Dann machte ich mich auf den Weg zum Reformierten Kollegium, bzw. genauer gesagt zu dessen Park. Dieser Park heißt „Schulgarten“ (iskolakert), und er ist voller Statuen von ungarischen Geistesgrößen, die man als armer Ausländer gar nicht kennt, außer vielleicht Lájos Kossuth (1802–1894), dem Anführer des ungarischen Aufstands von 1848. Die einzige Frau, derer gedacht wird, ist Zsuzsanna Lorántffy (1600–1660), die Frau von Georg I. Rákoczi und Fördererin des Kollegiums. Einen Moment lang überlegte ich, ob hier wohl auch Comenius steht, aber ich habe keine Statue gefunden.

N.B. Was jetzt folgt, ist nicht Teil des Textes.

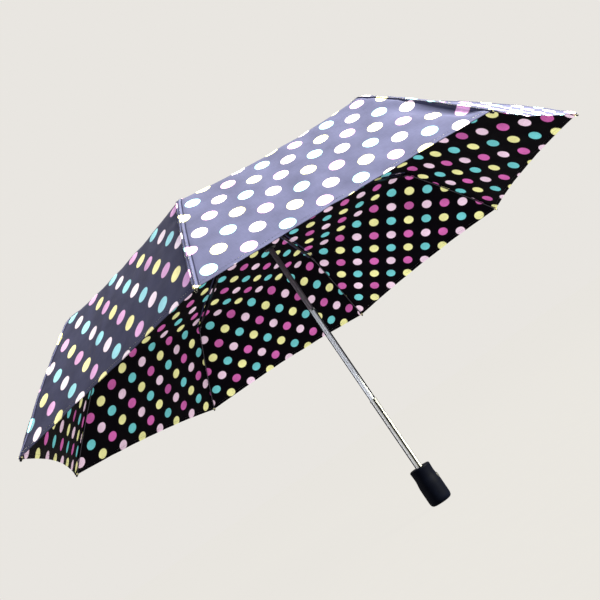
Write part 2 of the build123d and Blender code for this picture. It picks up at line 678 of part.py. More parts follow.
pieces = {
    "handle_grip": make_handle_grip(),
    "handle_core": make_handle_core(),
    "handle_end_cap": make_handle_end_cap(),
    "push_button": make_push_button(),
    "button_spring": make_button_spring(),
    "lower_tube": make_tube(LOWER_TUBE_RADIUS, LOWER_TUBE_BOTTOM, LOWER_TUBE_TOP),
    "lower_tube_collar": make_collar(LOWER_TUBE_RADIUS, LOWER_TUBE_TOP),
    "middle_tube": make_tube(MIDDLE_TUBE_RADIUS, MIDDLE_TUBE_BOTTOM, MIDDLE_TUBE_TOP),
    "middle_tube_collar": make_collar(MIDDLE_TUBE_RADIUS, MIDDLE_TUBE_TOP),
    "top_tube": make_tube(TOP_TUBE_RADIUS, TOP_TUBE_BOTTOM, TOP_TUBE_TOP),
    "top_notch": make_top_notch(),
    "top_notch_ring": make_wire_ring(CROWN_PIVOT_Z),
    "crown_washer": make_crown_washer(),
    "ferrule_cap": make_ferrule_cap(),
    "ferrule_stem": make_ferrule_stem(),
    "runner": make_runner(),
    "runner_ring": make_wire_ring(RUNNER_PIVOT[1]),
}
for number in range(RIB_COUNT):
    rib_azimuth = number * 360 / RIB_COUNT
    pieces[f"top_rib_{number + 1}"] = make_top_rib(rib_azimuth)
    pieces[f"mid_rib_{number + 1}"] = make_mid_rib(rib_azimuth)
    pieces[f"end_rib_{number + 1}"] = make_end_rib(rib_azimuth)
    pieces[f"stretcher_{number + 1}"] = make_stretcher(rib_azimuth)
    pieces[f"canopy_gore_{number + 1}"] = make_gore(rib_azimuth)

for name, piece in pieces.items():
    piece.label = name
    export_step(piece, f"parts/{name}.step")
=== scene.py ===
"""Looks of the children's umbrella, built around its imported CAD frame.

The fabric is the main work: eight gores, each cut where it has to fold (at the two knee
lines and down its middle), so that every piece rides on one rib link and closes with it.
"""
import json
import math

import bpy
from mathutils import Matrix, Vector, noise


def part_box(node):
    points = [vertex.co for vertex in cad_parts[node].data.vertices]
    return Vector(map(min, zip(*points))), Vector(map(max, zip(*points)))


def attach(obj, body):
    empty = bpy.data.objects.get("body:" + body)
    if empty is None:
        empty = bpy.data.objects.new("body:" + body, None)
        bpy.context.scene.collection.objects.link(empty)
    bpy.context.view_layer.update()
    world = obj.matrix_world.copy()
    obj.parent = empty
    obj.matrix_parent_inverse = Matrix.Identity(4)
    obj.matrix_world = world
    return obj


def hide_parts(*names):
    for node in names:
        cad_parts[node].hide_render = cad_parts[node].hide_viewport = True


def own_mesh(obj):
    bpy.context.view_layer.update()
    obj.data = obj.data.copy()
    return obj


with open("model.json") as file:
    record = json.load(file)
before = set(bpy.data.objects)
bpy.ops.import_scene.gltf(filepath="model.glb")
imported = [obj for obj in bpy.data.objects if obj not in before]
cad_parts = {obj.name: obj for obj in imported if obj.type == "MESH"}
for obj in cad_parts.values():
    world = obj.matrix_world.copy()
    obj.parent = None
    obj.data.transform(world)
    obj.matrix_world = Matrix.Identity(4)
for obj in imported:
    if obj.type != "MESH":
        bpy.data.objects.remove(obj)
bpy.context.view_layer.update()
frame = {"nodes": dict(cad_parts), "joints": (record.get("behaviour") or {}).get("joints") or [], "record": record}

JOINTS = {joint["name"]: joint for joint in frame["joints"]}
MATERIAL_SLOTS = {part["node"]: part["material_slot"] for part in frame["record"]["subparts"]}
RIB_COUNT = 8
HALF_GORE = math.pi / RIB_COUNT

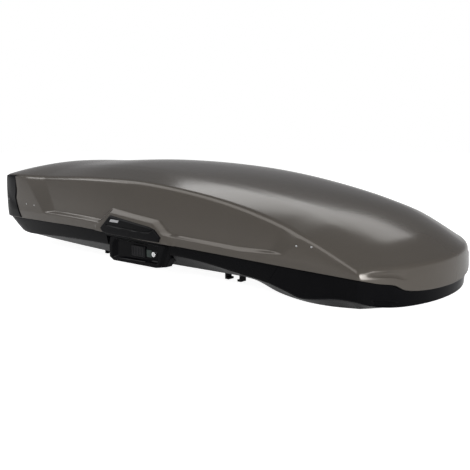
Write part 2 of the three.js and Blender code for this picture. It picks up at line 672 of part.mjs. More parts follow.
// ---------------------------------------------------------------- clamps for the roof bars
for (const [end, x] of Object.entries(CLAMP_XS)) {
  for (const [sideName, side] of Object.entries(SIDES)) {
    const y = side * CLAMP_Y;
    const name = `${end}_${sideName}`;
    const housing = block([x - CLAMP_LENGTH / 2, y - CLAMP_WIDTH / 2, floorTop + GAP],
      [x + CLAMP_LENGTH / 2, y + CLAMP_WIDTH / 2, floorTop + CLAMP_HEIGHT]);
    const channel = block([x - JAW_X - 9, y - JAW_W / 2 - 7, floorTop - 1],
      [x + JAW_X + 9, y + JAW_W / 2 + 7, floorTop + CLAMP_HEIGHT - 5]);
    const hole = new THREE.CylinderGeometry(8, 8, 40, 20);
    hole.rotateX(Math.PI / 2).translate(x, y, floorTop + CLAMP_HEIGHT);
    place(`clamp_housing_${name}`, cut(housing, channel, hole), 'matteBlack');

    const base = floorTop + CLAMP_HEIGHT + GAP;
    const disc = new THREE.CylinderGeometry(KNOB_R, KNOB_R, KNOB_HEIGHT - 9, 24);
    disc.rotateX(Math.PI / 2).translate(x, y, base + (KNOB_HEIGHT - 9) / 2);
    const stem = new THREE.CylinderGeometry(7, 7, 6, 20);
    stem.rotateX(Math.PI / 2).translate(x, y, base - 2);
    const grip = block([x - KNOB_R + 3, y - 6, base + 3], [x + KNOB_R - 3, y + 6, base + KNOB_HEIGHT]);
    place(`clamp_knob_${name}`, join(disc, stem, grip), 'accent');

    for (const [jawName, way] of [['rear', -1], ['front', 1]]) {
      const span = (a, b) => [x + way * a, x + way * b].sort((p, q) => p - q);
      const leg = span(JAW_X - JAW_T / 2, JAW_X + JAW_T / 2);
      const toe = span(JAW_X - JAW_T / 2 - JAW_FOOT, JAW_X);
      const head = span(JAW_X - 6, JAW_X + 6);
      const half = JAW_W / 2;
      place(`clamp_jaw_${name}_${jawName}`, join(
        block([leg[0], y - half, JAW_LOW], [leg[1], y + half, floorTop + 12]),
        block([toe[0], y - half, JAW_LOW], [toe[1], y + half, JAW_LOW + 7]),
        block([head[0], y - half - 5, floorTop + 3], [head[1], y + half + 5, floorTop + 12]),
      ), 'matteBlack');
    }
  }
}

// ---------------------------------------------------------------- locks
for (const [sideName, side] of Object.entries(SIDES)) {
  const depth = (a, b) => [side * a, side * b].sort((p, q) => p - q);
  const front = plateXZ(LOCK_OUTLINE, ...depth(362, LOCK_FACE_Y));
  const back = sideBlock(side, [LOCK_X0, 354, LOCK_SHELF_Z], [LOCK_X1, 364, LOCK_TOP_Z]);
  const pocket = plateXZ(POCKET, ...depth(LOCK_FACE_Y - POCKET_DEPTH, LOCK_FACE_Y + 5));
  const slot = sideBlock(side, [-LOCK_TRAVEL - 7, 340, 73], [7, 380, 87]);
  const keyHole = new THREE.CylinderGeometry(9, 9, 60, 24);
  keyHole.translate(KEY_AT[0], side * (LOCK_FACE_Y - POCKET_DEPTH + 15), KEY_AT[1]);
  place(`lock_housing_${sideName}`, cut(join(front, back), pocket, slot, keyHole), 'glossBlack');

  const handle = sideBlock(side, [SLIDER_X[0], LOCK_FACE_Y - POCKET_DEPTH + GAP, 58],
    [SLIDER_X[1], LOCK_FACE_Y - 2, 96]);
  const stem = sideBlock(side, [-6, 352, 74], [6, LOCK_FACE_Y - 6, 86]);
  place(`lock_slider_${sideName}`, join(handle, stem), 'matteBlack');

  const barrel = new THREE.CylinderGeometry(8.6, 8.6, 21, 24);
  barrel.translate(KEY_AT[0], side * (LOCK_FACE_Y - 13), KEY_AT[1]);
  const keyway = sideBlock(side, [KEY_AT[0] - 1, LOCK_FACE_Y - 9, KEY_AT[1] - 5],
    [KEY_AT[0] + 1, LOCK_FACE_Y, KEY_AT[1] + 5]);
  place(`key_cylinder_${sideName}`, cut(barrel, keyway), 'chrome');

  const rail = sideBlock(side, [HOOK_XS[0] - 40, 322, 80], [HOOK_XS[1] - 8, 332, 89]);
  const fingers = HOOK_XS.flatMap((x) => [
    sideBlock(side, [x - 27, 322, 85], [x - 15, 326, 112]),
    sideBlock(side, [x - 27, 322, HINGE_Z + ROD_R + 0.7], [x - 15, 338, 112]),
  ]);
  place(`lock_bar_${sideName}`, join(rail, ...fingers), 'steel');
}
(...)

Dann habe ich einen langen Spaziergang gemacht, in Richtung des Stadtrandes und wieder zurück zum Reformierten Friedhof, den ich zufällig auf dem Stadtplan gefunden habe. Hier habe ich ein bisschen das Lesen ungarischer Texte geübt – das ging erstaunlich gut, vermutlich wegen der eingeschränkten Lexik. Dann ich bin zur Pension zurück und ein Stückchen auf die andere Flussseite gegangen (die Pension liegt nahe der Brücke über den Bodrog), dann kurz zum Schloss und schließlich noch einmal zurück zum Kollegium. Ein tschechischer Kollege hatte nämlich auf Facebook gefragt, ob ich schon Comenius meine Aufwartung gemacht hätte, und deshalb wollte ich noch einmal nach der Statue suchen. Diesmal lief ich zwischen den Gebäuden des Kollegiums herum, wo auch gelegentlich Statuen oder Büsten stehen, aber wieder völlig ohne Comenius.
Den Abend habe ich in einer Gaststätte ausklingen lassen, wo ich panierten Trappistenkäse und Trappistenbier genossen habe. Wie die nach Sárospatak kommen, konnte ich nicht klären, ist aber letztlich nicht so wichtig.